The oldest of three siblings, Charlene is excited to showcase the different ways you can use cremas. It’s not just about the liqueur and as of yet it’s most certainly not about money, what it is about is a desire to uplift the Haitian culture.
“I want the world to see what Haitians can do because we are not all about poverty,” she said. “When I talk to people, it often feels like they didn’t know Haiti existed before the earthquake.”
Eventually, the New York-native hopes to move her business from her Long Island City apartment to a factory. The goal is to have Cremas Absalon in restaurants, stores, and bars, placed side-by-side with other cream liqueurs.

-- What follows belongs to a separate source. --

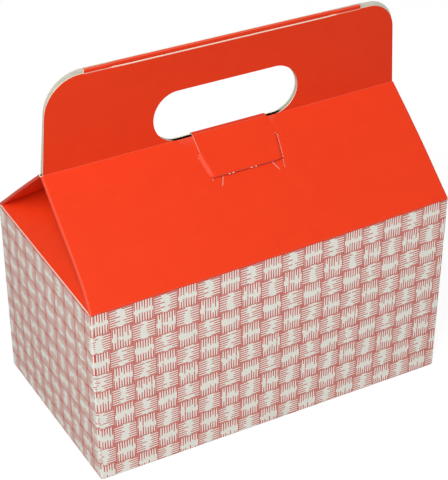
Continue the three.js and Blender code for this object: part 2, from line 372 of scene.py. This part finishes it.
def handle_outline(top, foot):
    """The handle's two sides and round top corners, from its right foot to its left one."""
    top_half = HALF_LENGTH - HANDLE_TAPER
    corners = [Vector((x, y)) for x, y in
               ((FACE_X, foot), (top_half, top), (-top_half, top), (-FACE_X, foot))]
    right = round_corner(corners[0], corners[1], corners[2], SEEN_CORNERS[0], 14)
    left = round_corner(corners[1], corners[2], corners[3], SEEN_CORNERS[1], 14)
    edge = [Vector((x, top)) for x in spread(right[-1].x, left[0].x, ROW_STEP)[1:-1]]
    return corners[:1] + right + edge + left + corners[3:]


def hand_hole(bottom, rows):
    """The hole's outline, with points on the rows of the fold that it cuts through."""
    radius = HOLE_HEIGHT / 2
    straight = HOLE_LENGTH / 2 - radius
    cut_rows = [row for row in rows if bottom + 0.05 < row < bottom + 2]
    angles = spread(-math.pi / 2, math.pi / 2, math.pi / 24)
    angles = sorted(angles + [math.asin((row - bottom - radius) / radius) for row in cut_rows])
    middle = Vector((straight, bottom + radius))
    right = [middle + Vector((math.cos(angle), math.sin(angle))) * radius for angle in angles]
    left = [Vector((-point.x, point.y)) for point in reversed(right)]
    foot = [Vector((x, bottom)) for x in spread(-straight, straight, 3)[1:-1]]
    return right + left + foot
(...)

“I feel that we’re going through like a Haitian renaissance right now. It’s like a whole bunch of Haitians doing a whole bunch of things,” Absalon said. “They’re improving. They’re making things better. I think we should strive for that.”
The goal is a lofty one, but worthy one, too. If Charlene gets her wish and Cremas goes mainstream. Not only would it show the world that Haitian culture has plenty to offer, but it would also help with keeping traditions alive.
Often, first-generation Americans get stuck between two different cultures growing up. As they become older, American culture becomes the more dominant culture while the culture of their parents falls to the wayside. Eventually, each generation slips further away from their roots until there’s no longer a connection to the past and the native culture dies. With Cremas Absalon, Charlene hopes to do her part — acting as a gatekeeper of sorts and preventing such a disconnect for Haitian-Americans.
“That’s what Cremas Absalon is about,” Charlene told me as we got ready to drink. “It’s about how we can improve not only the product but aspects of the culture as well.”